Business Improvement Districts (BIDs)
Business Improvement Districts (BIDs)
Business Improvement Districts (BIDs) are commercial areas of the District of Columbia that collect a "self-tax" from property owners to provide services and programs to the entire BID above and beyond what the city provides. The Department of Small and Local Business Development manages the certification of BIDs and the BID charter extension process.
The purpose of a BID is to improve conditions for businesses in a specific commercial area. The BID is expected to attract and retain businesses, generate jobs and enhance the quality of life for those who frequent the district.
A BID is organized and established by property and business owners to enhance the economic vitality of a downtown or neighborhood commercial area. The cost of BID services is financed by a self-imposed tax on the businesses within the community. If the residents opt to also be taxed, the BID may be called a community improvement district (CID). Often, the tax is a surcharge to the real property tax liability of commercial property. Frequently, these costs are passed by the building's owner to any tenants. The tax is collected by the District of Columbia and all revenues are returned entirely to the organization managing the BID. Business and property owners control the BID and how funds are spent.
BID expenditures are used primarily for purchasing supplemental services, which could include:
- Maintaining commercial corridors through litter and graffiti removal and landscaping (clean teams) to supplement city services;
- Increasing security through the presence of ambassadors who walk the commercial district;
- Promoting the commercial district and the businesses operating therein;
- Providing homeless and youth services; and,
- Making capital improvements (e.g., street furniture, decorative lighting) to supplement city services
Current BIDs and CIDs
Currently, there are nine established business improvement districts, which provide programs that address commercial District-wide issues, e.g., cleanliness, maintenance, safety, promotion, economic development and other collective business issues in their coverage areas.
- Adams Morgan Partnership BID
- Capitol Hill BID
- Capitol Riverfront BID
- Downtown DC BID
- Georgetown BID
- Golden Triangle BID
- Mount Vernon Triangle BID
- NoMa BID
- Anacostia BID
Steps for Establishing a BID in Washington, DC
The first step is to meet with the Councilmember representing the Ward in which the proposed BID is located. If the Councilmember supports the BID initiative, then request the Councilmember consider introducing a bill to establish the proposed BID boundaries and the supplemental taxing rate. The bill should be introduced once steps 4 and 6 below are completed.

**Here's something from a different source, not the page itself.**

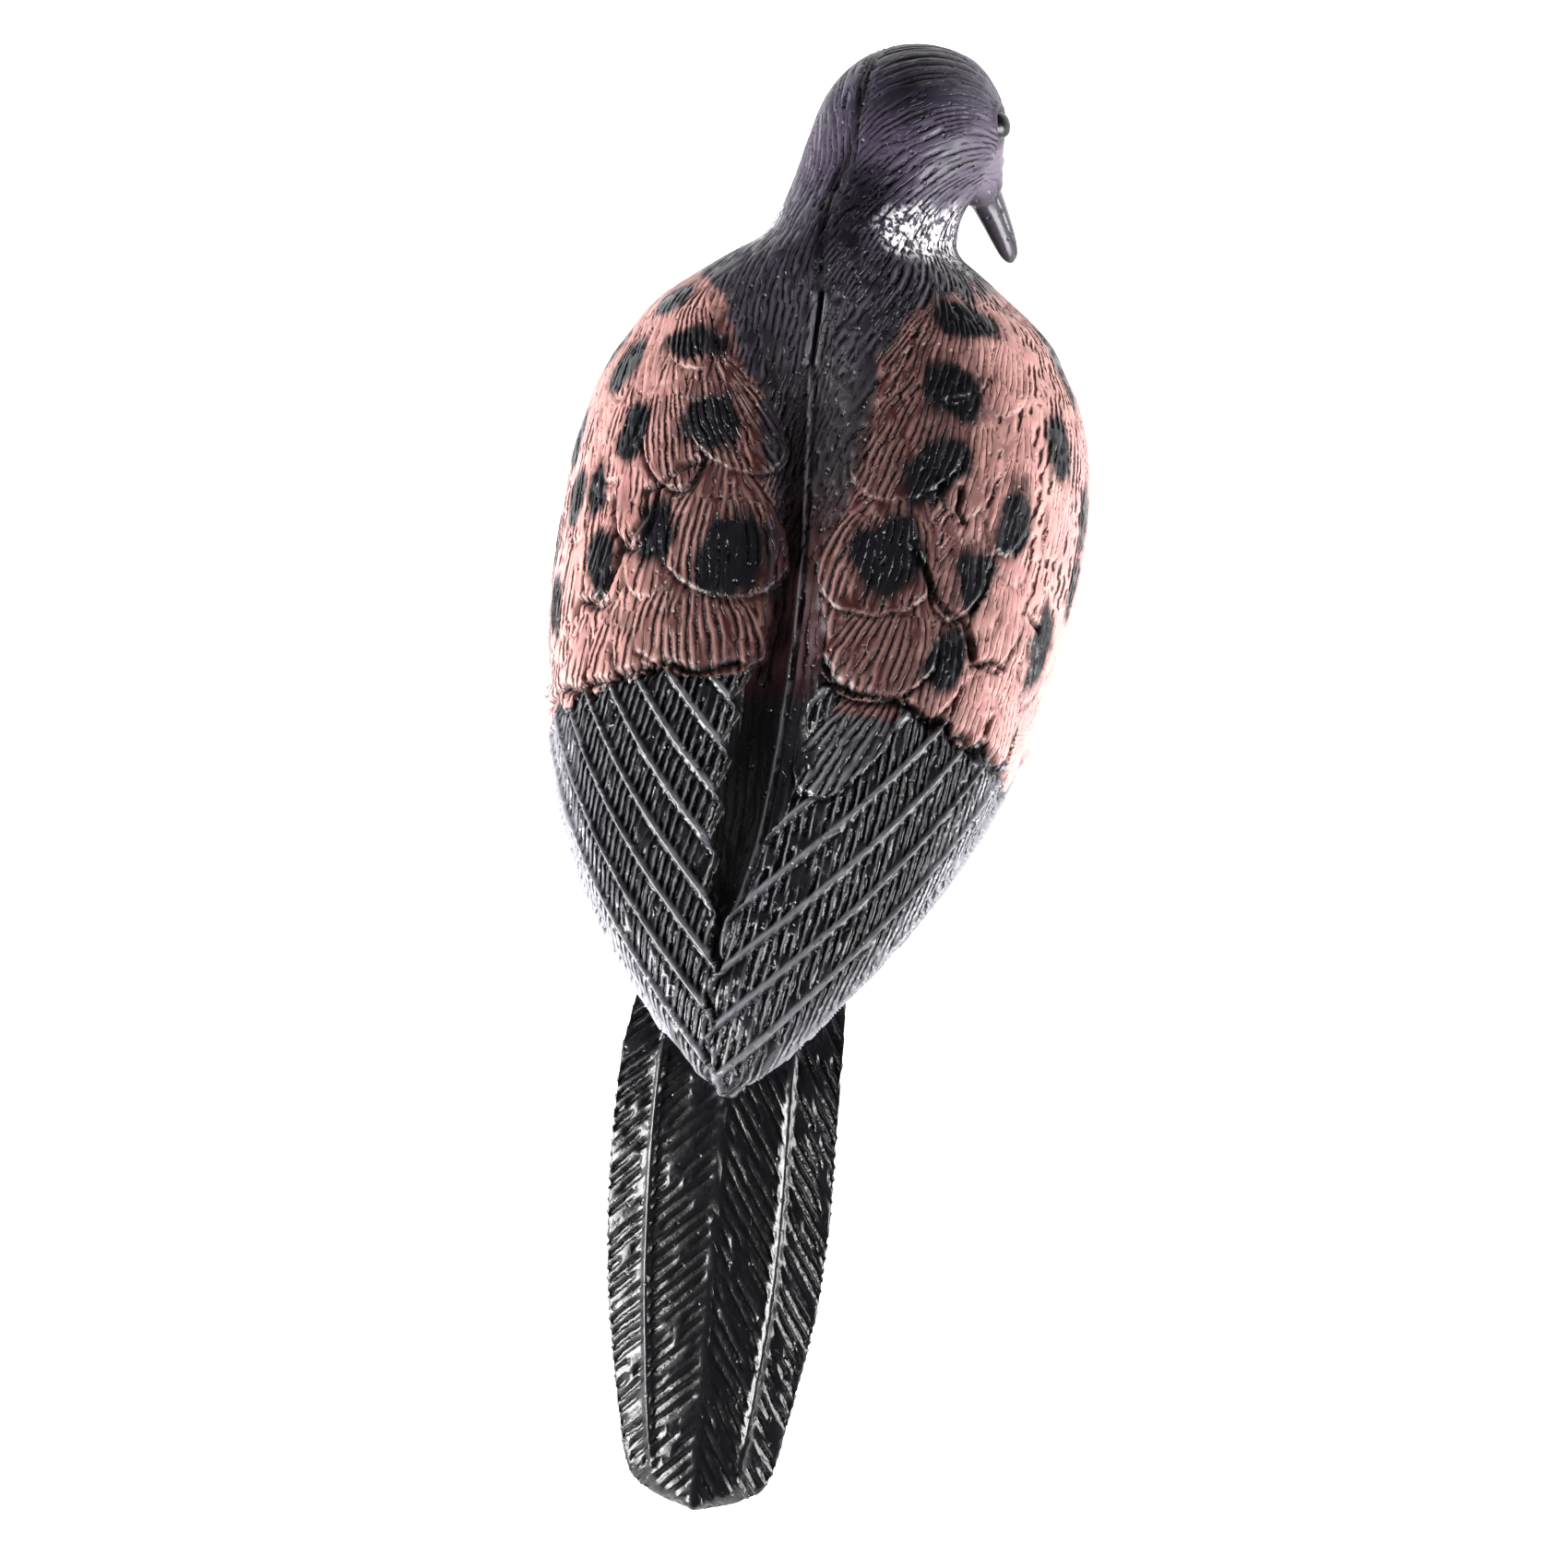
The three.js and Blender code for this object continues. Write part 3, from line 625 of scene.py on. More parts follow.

Step 1: Form a non-profit BID Corporation.
- Designate incorporators
- Designate the initial Board of Directors (should include at least one business owner who is a BID advocate and is influential at the District level)
- Select the BID Corporation name
- Prepare and adopt articles of incorporation and preliminary bylaws
- File incorporation documents with the DC Department of Consumer and Regulatory Affairs
- Apply for a federal employer identification number
- Apply for IRS recognition as a non-profit, tax-exempt corporation
Step 2: Begin raising money for the establishment of the Business Improvement District.
Step 3: Hire an Executive Director or Consultant who is experienced in the process of establishing Business Improvement Districts in DC.
Step 4: Establish the boundaries of the BID.
Step 5: Develop a database of property owners and commercial tenants in the BID area.
Step 6: Establish the mechanism for calculating supplemental taxes. It is helpful to understand why current BIDs chose their particular tax formulas.
Step 7: Develop BID governance structure and prepare detailed bylaws.
Step 8: Develop a business plan, including a budget and scope of services covering the first 3 years of operation.
Step 9: Prepare and submit the BID application to the Mayor for registration. The application is to include the following components:
- Signed statements in support of the BID formation by the required number of commercial real property owners and tenants in the proposed district.
- Business plan for the first 3 years of BID operation.
- Map of BID area.
- List of initial BID board members.
- Articles of Incorporation and Bylaws of BID Corporation
- List of all commercial property owners in BID area
- List of all commercial tenants in BID area
- Tax formula used for the BID fee and proposed first-year charges
Step 10: Mayor makes preliminary review of the BID application within 15 working days of submission.
Step 11: Mayor issues a finding that BID criteria have been met and schedules a public hearing to be held within 45 days.
Step 12: At least 21 days prior to the public hearing, the BID Corporation must submit a notice of the hearing to each commercial property owner and commercial tenant, each Advisory Neighborhood Commissioner, the Council of the District of Columbia, and each major citizen association within the BID area.
Step 13: Within 10 days after the public hearing, the Mayor shall either register the BID or determine that the BID application requirements have not been met, in which case the BID has 45 days to correct the application.
Step 14: Once the BID has been registered, it can begin operations, including fee assessment.